As their performance goes on, Abigail's and Jeremy's real feelings emerge and when the scene ends, Abigail storms off. Jeremy follows, and she accuses him of choosing Melissa over her. He reassures her that nothing happened between him and Melissa. He drives Abigail home, but gently lets her know that their relationship is over.

Back in the school office, with her stepfather present, the authorities arrive to question Melissa about Jeremy. As she goes on, she reveals that she has been hit and sexually abused by him for years. Realizing that she is no longer making up a story about Jeremy, Melissa cries and screams when her stepfather tries to take her away. The police force him to leave.

Some time later, Melissa arrives at school as a much more natural and conscious version of herself than her former tough demeanor. She makes eye contact with Abigail through glass doors, and both girls silently acknowledge each other.

==Production==
Shephard developed the script for several years. In 2015, after her financier fell through during the first week of shooting, Shephard partially self-financed Blame using money from her college fund and with help from her mother. The film was shot in 19 days in the fall of 2015 in Shepard's hometown of Metuchen, New Jersey.

==Reception==
On Rotten Tomatoes, the film holds an approval rating of 81% based on 31 reviews, with an average rating of 6.3/10. On Metacritic, the film received a score of 54 out of 100, based on 10 reviews, indicating "mixed or average" reviews.

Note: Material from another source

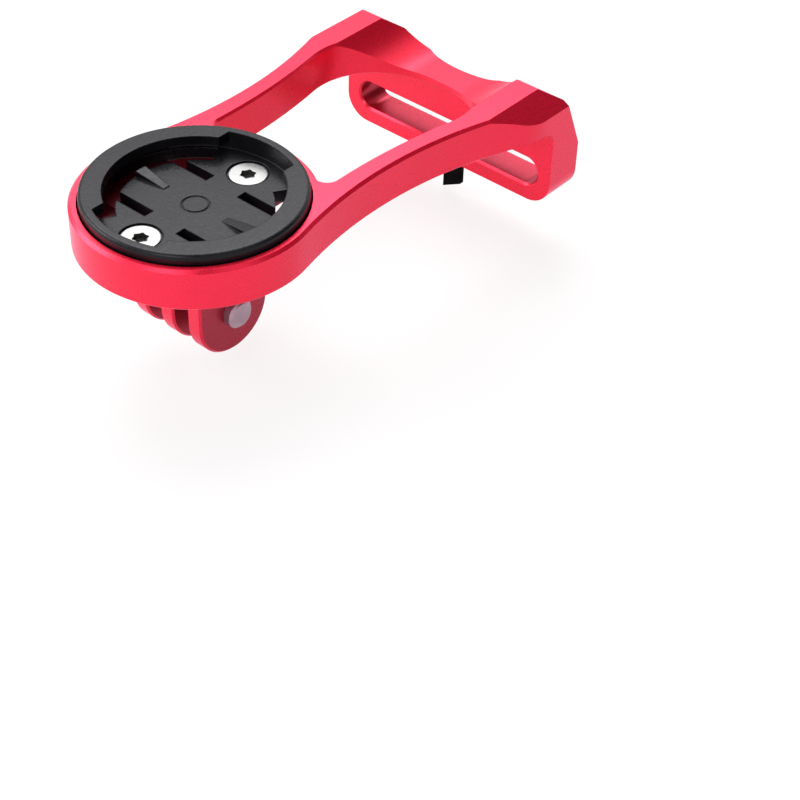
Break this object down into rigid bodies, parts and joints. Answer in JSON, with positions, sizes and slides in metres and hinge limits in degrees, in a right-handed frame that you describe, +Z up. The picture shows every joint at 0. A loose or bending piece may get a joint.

IndieWire called it a "solid debut", while writing that, though it "isn't fully realized", it establishes Shephard as "someone to watch". Glenn Kenny of The New York Times described the film as "earnest but underdeveloped". Filmmaker magazine called the film "a poignant and incisive examination of modern American adolescence." The Hollywood Reporter called it "a mixed bag of a directorial debut".

At the Tribeca Film Festival, the film was nominated for several awards and won the award for Best Actress in a US Narrative Feature (for Alexander's performance). Blame was also a featured in the Montclair Film Festival 2017 and the Greenwich International Film Festival 2017.